Пожар миров. Избранные статьи из журнала «Возрождение»
Шрифт:
Несомненно, что радикальная критика возникла на периферии русской литературы и, кроме того, поднялась с ее низов, можно даже сказать, с подонков – когда «был в моде трубочист, а генералы гнули выи» и когда «стремился гимназист преобразовывать Россию». Эти стихи известного Щербины, конечно, не только удачная острота, но зародыш, едва заметная завязь будущих «Бесов» Достоевского. Эта жуткая трагедия происходит действительно на фоне «комического времени», нарисовать которое Достоевскому удалось в совершенстве, не прибегая ни к пасквилю, ни к памфлету, – сочинения «радикалов» того времени поистине являются автопамфлетом и автопасквилем.
В течение почти всего XIX и части XX в. представителям большой русской литературы приходилось действительно и по-настоящему тяжко, как писал В.В. Розанов: «У всякого мерзавца был наготове шприц с серной кислотой для выжигания глаз инакомыслящим»… «Ты будешь ходить нашими путями или не будешь ходить вовсе».
И действительно, история русской литературы и поэзии есть история сживания их со света самодержавной и единственно делавшей «погоду» радикальной критикой. Вместо настоящих гениев русской поэзии и русской литературы она предлагала собственных божков, идольчиков, которых даже нельзя назвать идолами, каких-то «карманных божков» для оперирования ими в идеологической полемике.
Начали с гениев русской литературы и поэзии, а там все оказалось взорванным и пущенным под откос: мировая литература во главе с такими гениями, как Гёте, мировая философия, вся почти целиком, без исключения; там, где были исключения, как, например, Гегель, то их так «препарировали», что от них ничего не оставалось.
Все началось с диктатуры В.Г. Белинского, по сей день пребывающего на положении «краснобога», литературного диктатора и властителя дум не только в СССР, но и в эмиграции, за такими редкими исключениями, что эти исключения можно считать подтверждением общего правила.

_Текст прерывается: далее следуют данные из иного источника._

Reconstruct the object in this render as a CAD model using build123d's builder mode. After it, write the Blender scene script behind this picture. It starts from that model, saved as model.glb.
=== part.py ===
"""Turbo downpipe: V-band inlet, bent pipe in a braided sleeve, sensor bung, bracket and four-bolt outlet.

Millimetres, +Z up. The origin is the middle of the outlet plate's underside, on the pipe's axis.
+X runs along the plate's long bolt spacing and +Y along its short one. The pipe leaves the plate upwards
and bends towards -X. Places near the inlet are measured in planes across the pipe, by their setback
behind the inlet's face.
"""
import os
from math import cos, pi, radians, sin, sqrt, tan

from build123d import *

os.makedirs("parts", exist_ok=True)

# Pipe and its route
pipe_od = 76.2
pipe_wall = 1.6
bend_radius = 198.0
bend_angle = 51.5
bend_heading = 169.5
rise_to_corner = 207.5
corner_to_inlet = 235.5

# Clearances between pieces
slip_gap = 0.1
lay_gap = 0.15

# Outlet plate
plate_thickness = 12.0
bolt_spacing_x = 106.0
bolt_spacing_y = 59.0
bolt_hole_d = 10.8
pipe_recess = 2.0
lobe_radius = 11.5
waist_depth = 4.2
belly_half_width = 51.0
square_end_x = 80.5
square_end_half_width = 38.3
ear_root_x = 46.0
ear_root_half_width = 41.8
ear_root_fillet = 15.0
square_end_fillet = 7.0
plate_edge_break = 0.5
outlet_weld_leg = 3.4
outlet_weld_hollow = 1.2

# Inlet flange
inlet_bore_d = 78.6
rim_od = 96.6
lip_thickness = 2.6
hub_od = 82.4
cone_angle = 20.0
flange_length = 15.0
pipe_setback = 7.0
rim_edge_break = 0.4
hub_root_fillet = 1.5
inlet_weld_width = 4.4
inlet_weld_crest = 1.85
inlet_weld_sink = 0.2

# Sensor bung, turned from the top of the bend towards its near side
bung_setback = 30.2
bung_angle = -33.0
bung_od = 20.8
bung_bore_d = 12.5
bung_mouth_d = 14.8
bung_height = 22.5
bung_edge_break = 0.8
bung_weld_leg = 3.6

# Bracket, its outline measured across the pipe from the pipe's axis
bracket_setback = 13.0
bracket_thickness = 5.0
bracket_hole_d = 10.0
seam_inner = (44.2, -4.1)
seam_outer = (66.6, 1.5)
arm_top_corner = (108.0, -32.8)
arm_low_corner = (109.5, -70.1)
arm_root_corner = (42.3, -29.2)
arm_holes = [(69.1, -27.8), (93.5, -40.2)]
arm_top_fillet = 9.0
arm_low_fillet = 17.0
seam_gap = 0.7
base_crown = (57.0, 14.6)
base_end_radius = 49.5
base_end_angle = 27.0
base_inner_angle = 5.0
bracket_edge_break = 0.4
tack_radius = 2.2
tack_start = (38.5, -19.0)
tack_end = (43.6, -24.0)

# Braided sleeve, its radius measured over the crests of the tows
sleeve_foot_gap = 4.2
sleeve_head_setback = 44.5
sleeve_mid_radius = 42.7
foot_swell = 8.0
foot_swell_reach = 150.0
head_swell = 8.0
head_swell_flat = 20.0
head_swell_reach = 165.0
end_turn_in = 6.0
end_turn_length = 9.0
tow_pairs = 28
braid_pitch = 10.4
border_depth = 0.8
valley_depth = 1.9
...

Чтобы понять зарождение диктатуры Белинского, достаточно проследить отношение к нему И. С. Тургенева. Здесь перед нами чрезвычайной мощи талант человека, несомненно уже сделавшего ставку на то, что Катков верно, хотя и зло, назвал «кувырканьем перед радикальной молодежью». Тургенев – большой художник и очень хороший, первоклассный репортер-журналист (два качества, соединяющиеся очень редко). В качестве репортера Тургенев пел дифирамбы Белинскому; в качестве же большого художника невольно и бессознательно рисовал совершенно другой образ. Всем понимающим дело и могущим разобраться в этом странном дуализме рекомендуется внимательно прочесть его воспоминания о Белинском. Выясняется, что Белинский – эмоциональная натура прежде всего, что он совершенно необразованный человек и поэтому весь в зависимости от тех, кто языки знает и кто преподносит ему то или иное иностранное явление сообразно со своими вкусами, выдергивая из него, что кому понравится. Что он прежде и после всего «хороший человек», «правдивый и честный». Для нас эта характеристика чрезвычайно важна. Она означает преобладание этического начала не только над началом познавательным и эстетическим, но определенно вопреки им.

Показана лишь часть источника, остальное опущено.